PhD Scientific Days 2025

Poster Session I. - F: Pharmaceutical Sciences and Health Technologies

Microglia-Induced Neurodegeneration in SH-SY5Y Cells: An In Vitro Model of Oxidative Stress and Insulin Resistance in Alzheimer’s Disease

Name of the presenter

Barcza-Paszternák Alexandra

Institute/workplace of the presenter

Department of Pharmacodynamics, Semmelweis University

Authors

Alexandra Barcza-Paszternák¹, Kamilla Varga¹, Tamás Tábi¹

1: Department of Pharmacodynamics, Semmelweis University

Text of the abstract

Introduction:
Neuroinflammation plays a key role in the pathology of Alzheimer’s disease (AD), promoting neuronal dysfunction and degeneration.

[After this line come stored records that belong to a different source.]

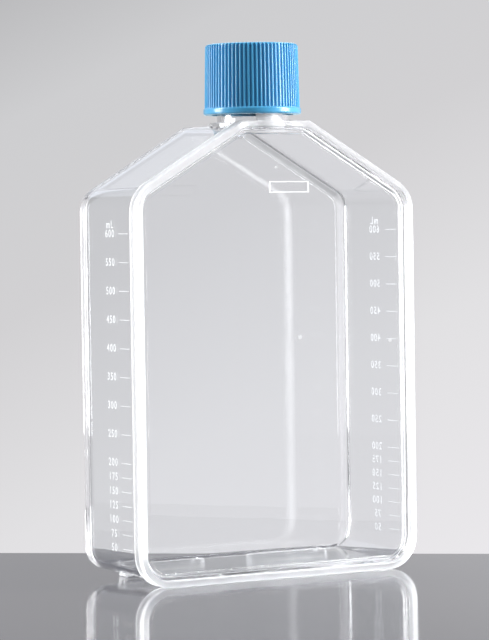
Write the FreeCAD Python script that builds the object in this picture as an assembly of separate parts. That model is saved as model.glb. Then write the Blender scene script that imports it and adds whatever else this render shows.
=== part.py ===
import FreeCAD, Part
import math
import os

# Cell culture flask, 175 cm2 class, standing on its base. Millimetres, +Z up.
# Origin: bottom centre of the overall box. Front plate faces -Y, growth face faces +Y.

V = FreeCAD.Vector
UP = V(0, 0, 1)

# Driving dimensions of the flask
WIDTH = 121.0              # across the rim frame
DEPTH = 47.7               # rim's front to growth face
SHOULDER_Z = 145.0         # where the sides would meet the shoulders
TOP_Z = 171.8              # flat top of the rim frame
TOP_HALF = 14.3            # half width of the flat top, at its sharp corner
CORNER_R = 12.3            # rim frame's lower and shoulder corners
TOP_CORNER_R = 3.0         # rim frame's top corners
WALL = 1.7                 # all moulded walls

# Rim frame and the plate welded into it
RIM_LENGTH = 6.0           # front to back
RIM_PROUD = 1.2            # how far it stands outside the walls
BASE_PROUD = 1.6           # and below the base
RIM_EDGE_R = 0.5           # rounding of its outer front edge
RIM_BACK_EDGE_R = 0.3      # and of its outer back edge
LIP_WIDTH = 2.5            # front face of the rim frame
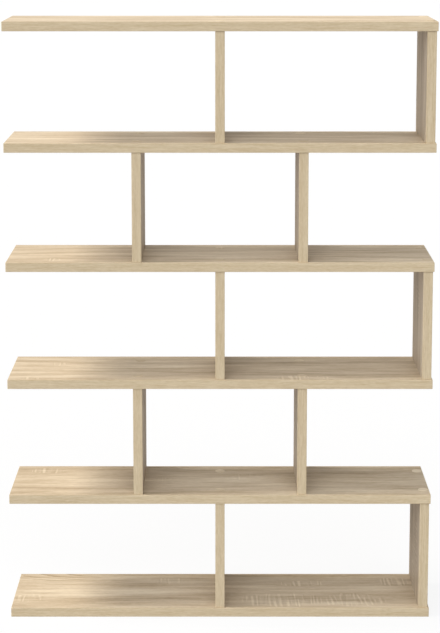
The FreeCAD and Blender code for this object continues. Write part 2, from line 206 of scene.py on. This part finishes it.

Although numerous studies have investigated the role of individual inflammatory mediators, there is a need for a focused yet biologically relevant in vitro model capable of replicating immune cell-induced neuronal damage.
Aims:
Our aim was to establish a simplified model of inflammation-induced neurodegeneration by treating retinoic acid-differentiated SH-SY5Y neuroblastoma cells with conditioned medium (CM) derived from LPS-activated BV2 microglial cells.
Methods:
To evaluate the impact of BV2-derived inflammatory mediators on neuronal function, SH-SY5Y cells were treated with conditioned medium from LPS-activated BV2 cells. Oxidative stress was measured using DCFDA and HE staining; mitochondrial function was assessed via JC-1 and MitoTracker dyes. Glucose uptake was quantified using the 2-NBDG assay, and insulin sensitivity was evaluated by determining IC₅₀ values from insulin dose–response curves. Autophagic activity was analyzed by Acridine Orange staining, insulin signaling was assessed by measuring phosphorylated GSK-3β levels using ELISA, and protein aggregation was detected with Thioflavin S staining.
Results:
After short-term exposure (3 h), BV2-conditioned medium significantly increased ROS and superoxide levels, accompanied by a marked reduction in mitochondrial membrane potential. Mitochondrial mass remained unchanged, while glucose uptake was significantly impaired. Notably, insulin treatment failed to restore glucose uptake, and the insulin IC₅₀ increased nearly sixfold (from 35 pM to 198 pM), indicating pronounced insulin resistance. After prolonged treatment (72 h), oxidative stress partially normalized, whereas insulin responsiveness continued to decline, confirming the chronic impact of microglia-derived inflammation on neuronal metabolism. Acridine Orange staining revealed reduced autophagic activity and accumulation of acidic vesicles, indicating autophagy inhibition. Phospho-GSK-3β levels decreased following BV2+LPS treatment and were restored only at higher insulin concentrations, while liraglutide treatment normalized phosphorylation, suggesting that inflammation-induced insulin resistance is reversible. Thioflavin S staining indicated the accumulation of protein aggregates.
Conclusion:
Our microglia-based in vitro model reproduces key Alzheimer’s-related features such as oxidative stress, mitochondrial dysfunction, and insulin resistance. It provides a simple, scalable tool to study inflammation-driven neuronal damage and to screen potential neuroprotective compounds.